## begin

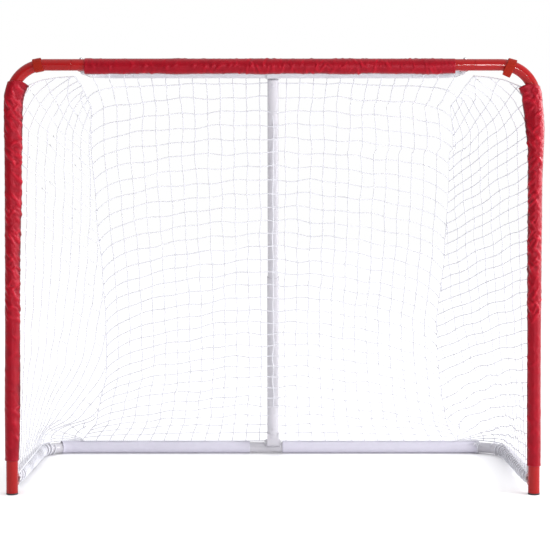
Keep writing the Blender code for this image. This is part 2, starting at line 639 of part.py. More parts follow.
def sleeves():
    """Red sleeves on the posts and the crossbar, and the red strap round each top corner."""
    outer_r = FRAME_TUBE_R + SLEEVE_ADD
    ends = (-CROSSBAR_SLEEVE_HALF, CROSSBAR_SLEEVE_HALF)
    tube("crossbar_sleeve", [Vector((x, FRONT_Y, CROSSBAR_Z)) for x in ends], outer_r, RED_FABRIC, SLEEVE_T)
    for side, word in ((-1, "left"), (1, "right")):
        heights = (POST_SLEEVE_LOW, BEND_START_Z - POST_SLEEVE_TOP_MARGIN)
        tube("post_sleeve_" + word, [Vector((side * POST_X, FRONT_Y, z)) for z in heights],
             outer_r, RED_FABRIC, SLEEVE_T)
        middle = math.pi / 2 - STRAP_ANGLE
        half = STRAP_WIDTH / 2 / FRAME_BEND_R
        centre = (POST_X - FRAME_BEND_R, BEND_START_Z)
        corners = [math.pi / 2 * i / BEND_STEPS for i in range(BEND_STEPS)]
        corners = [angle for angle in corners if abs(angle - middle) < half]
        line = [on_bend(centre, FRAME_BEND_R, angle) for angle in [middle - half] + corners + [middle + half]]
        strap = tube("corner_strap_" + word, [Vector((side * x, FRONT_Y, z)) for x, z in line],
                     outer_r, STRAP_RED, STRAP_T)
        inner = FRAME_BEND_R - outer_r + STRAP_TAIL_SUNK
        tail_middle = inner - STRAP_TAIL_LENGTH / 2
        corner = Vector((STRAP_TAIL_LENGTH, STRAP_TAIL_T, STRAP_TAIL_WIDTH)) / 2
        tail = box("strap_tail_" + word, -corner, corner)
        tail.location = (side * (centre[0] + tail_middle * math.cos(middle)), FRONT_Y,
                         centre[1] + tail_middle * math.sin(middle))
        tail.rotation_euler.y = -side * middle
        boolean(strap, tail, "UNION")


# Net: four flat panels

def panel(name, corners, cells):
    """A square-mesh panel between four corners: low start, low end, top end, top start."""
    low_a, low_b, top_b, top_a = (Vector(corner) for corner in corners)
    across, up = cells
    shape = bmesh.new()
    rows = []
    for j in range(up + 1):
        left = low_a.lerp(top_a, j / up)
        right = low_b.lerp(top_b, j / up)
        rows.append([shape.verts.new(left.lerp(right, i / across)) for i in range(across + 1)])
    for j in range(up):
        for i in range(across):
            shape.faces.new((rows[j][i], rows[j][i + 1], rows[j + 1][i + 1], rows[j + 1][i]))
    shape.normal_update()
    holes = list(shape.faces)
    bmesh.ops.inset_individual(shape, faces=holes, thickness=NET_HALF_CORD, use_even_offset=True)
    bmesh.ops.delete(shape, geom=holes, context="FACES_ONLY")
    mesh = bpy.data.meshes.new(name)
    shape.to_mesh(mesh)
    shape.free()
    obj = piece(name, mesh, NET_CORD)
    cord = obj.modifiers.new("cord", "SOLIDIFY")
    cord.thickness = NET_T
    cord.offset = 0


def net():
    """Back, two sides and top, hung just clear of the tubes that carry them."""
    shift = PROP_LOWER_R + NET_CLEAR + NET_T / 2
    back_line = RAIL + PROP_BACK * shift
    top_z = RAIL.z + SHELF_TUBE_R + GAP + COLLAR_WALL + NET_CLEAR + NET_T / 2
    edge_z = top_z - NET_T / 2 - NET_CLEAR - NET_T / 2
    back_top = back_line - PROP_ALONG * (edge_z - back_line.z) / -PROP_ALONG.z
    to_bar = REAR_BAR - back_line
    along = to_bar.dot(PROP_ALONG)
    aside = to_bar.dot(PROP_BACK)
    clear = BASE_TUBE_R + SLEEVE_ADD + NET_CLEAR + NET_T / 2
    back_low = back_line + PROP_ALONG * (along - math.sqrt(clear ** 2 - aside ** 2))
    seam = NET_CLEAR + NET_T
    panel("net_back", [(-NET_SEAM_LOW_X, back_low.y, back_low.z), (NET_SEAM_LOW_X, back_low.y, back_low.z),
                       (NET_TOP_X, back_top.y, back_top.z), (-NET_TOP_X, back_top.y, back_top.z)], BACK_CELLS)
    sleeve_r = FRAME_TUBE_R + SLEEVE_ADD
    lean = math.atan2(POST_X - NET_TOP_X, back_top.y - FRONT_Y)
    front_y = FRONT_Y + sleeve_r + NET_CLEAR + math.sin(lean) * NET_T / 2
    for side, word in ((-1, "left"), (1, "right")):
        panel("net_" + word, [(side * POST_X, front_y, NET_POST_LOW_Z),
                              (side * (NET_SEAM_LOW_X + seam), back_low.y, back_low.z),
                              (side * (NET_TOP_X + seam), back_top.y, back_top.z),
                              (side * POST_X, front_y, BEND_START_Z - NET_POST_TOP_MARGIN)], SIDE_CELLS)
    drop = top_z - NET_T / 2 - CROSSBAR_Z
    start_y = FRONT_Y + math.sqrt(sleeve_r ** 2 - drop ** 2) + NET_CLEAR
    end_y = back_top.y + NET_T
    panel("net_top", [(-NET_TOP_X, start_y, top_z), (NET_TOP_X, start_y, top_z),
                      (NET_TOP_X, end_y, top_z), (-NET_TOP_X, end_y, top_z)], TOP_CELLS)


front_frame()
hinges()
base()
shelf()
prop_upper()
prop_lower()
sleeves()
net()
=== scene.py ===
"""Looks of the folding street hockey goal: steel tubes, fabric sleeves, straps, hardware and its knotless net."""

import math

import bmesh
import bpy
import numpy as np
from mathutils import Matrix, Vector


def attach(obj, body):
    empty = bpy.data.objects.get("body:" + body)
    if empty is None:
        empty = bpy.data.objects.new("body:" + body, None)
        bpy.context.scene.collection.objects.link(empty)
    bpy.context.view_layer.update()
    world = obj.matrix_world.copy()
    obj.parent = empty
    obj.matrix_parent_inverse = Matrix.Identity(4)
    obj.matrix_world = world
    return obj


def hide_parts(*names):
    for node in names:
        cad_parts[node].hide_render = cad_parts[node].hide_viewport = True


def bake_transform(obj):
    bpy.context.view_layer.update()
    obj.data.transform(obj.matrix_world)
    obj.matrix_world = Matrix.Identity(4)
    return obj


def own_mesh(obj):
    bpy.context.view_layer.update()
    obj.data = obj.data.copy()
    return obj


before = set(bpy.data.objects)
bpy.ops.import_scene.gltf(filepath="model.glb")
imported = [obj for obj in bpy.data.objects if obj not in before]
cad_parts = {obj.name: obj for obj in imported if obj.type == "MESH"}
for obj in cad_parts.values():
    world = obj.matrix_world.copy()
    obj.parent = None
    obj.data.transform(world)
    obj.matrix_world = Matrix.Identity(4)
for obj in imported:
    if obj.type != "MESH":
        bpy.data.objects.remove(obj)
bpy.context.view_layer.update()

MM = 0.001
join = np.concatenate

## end

__EXERCISE REQUIREMENTS__.
Your task is to collect every line above that contains the word "imported".

__THE SOLUTION__.
imported = [obj for obj in bpy.data.objects if obj not in before]
cad_parts = {obj.name: obj for obj in imported if obj.type == "MESH"}
for obj in imported:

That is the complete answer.